6. By the voluntary submission of Hamath after his conquest of Damascus, he controlled the famous historic “Entrance into Hamath,” the one narrow pathway of traffic with the nations around the Caspian Sea, thus enabling David to reach those innumerable northern hordes so graphically described in later days by Ezekiel, the exile-prophet.
7. By the conquest of Damascus he controlled the only caravan route to the Euphrates and Mesopotamia, since the desert lying east of the trans-Jordanic tribes was practically impassable for trade and army movement from a lack of water, We have seen Abraham, migrating from Ur of the Chaldees, low down on the Euphrates, compelled to ascend that river for hundreds of miles in order to find an accessible way to the Holy Land through Damascus. In his day, also Chedorlaorner’s invasion had to follow the same way, as we will see later invasions do in Nebuchadnezzar’s time, which at last conquered David’s Jerusalem.

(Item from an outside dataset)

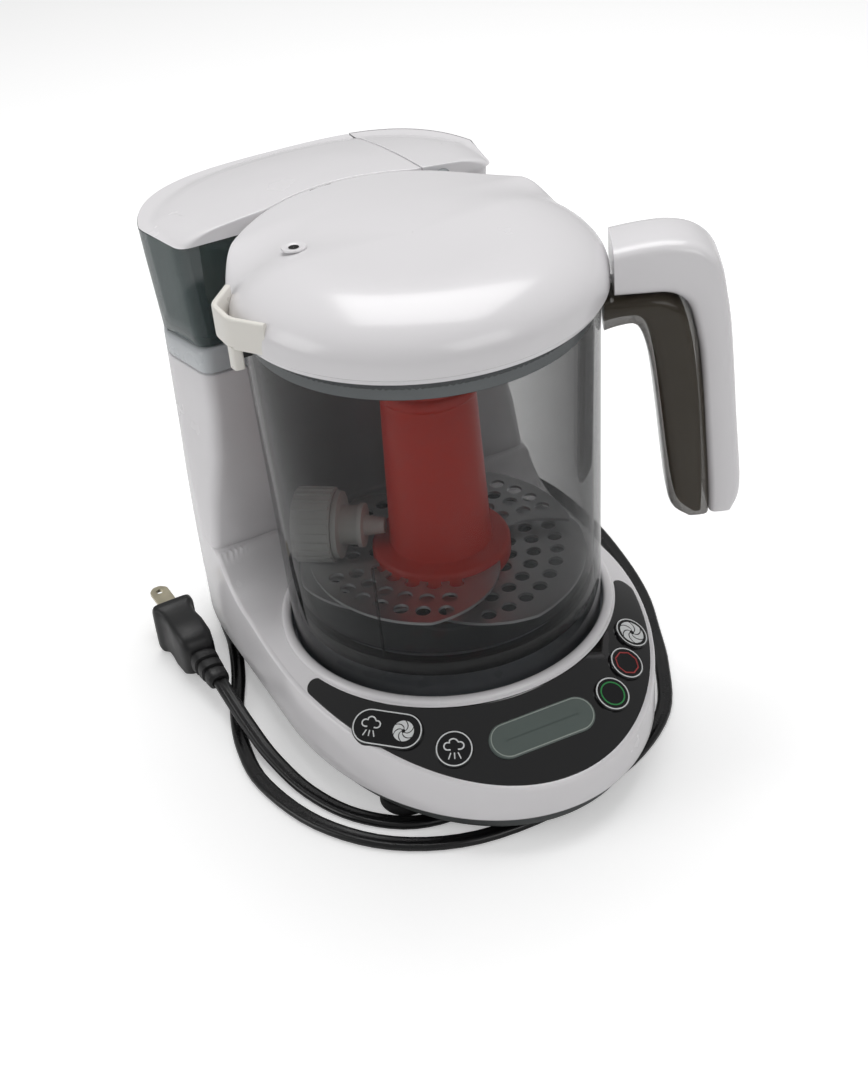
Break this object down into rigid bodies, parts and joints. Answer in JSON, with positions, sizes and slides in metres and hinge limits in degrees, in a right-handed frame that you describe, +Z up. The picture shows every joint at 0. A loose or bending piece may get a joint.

8. By the conquest of Ammon, Moab, and Edom, all the Arabah passed into his hands, checkmating invasion by Arabian hordes, as well as barring one line of invasion from Egypt. By the conquest of the Philistines and Amalekites the other two ways of Egyptian invasion were barred. You should take a map, such as you will find in Huribut’s Atlas, and show how David’s wars and peaceful alliances safeguarded every border, north, east, south, and west.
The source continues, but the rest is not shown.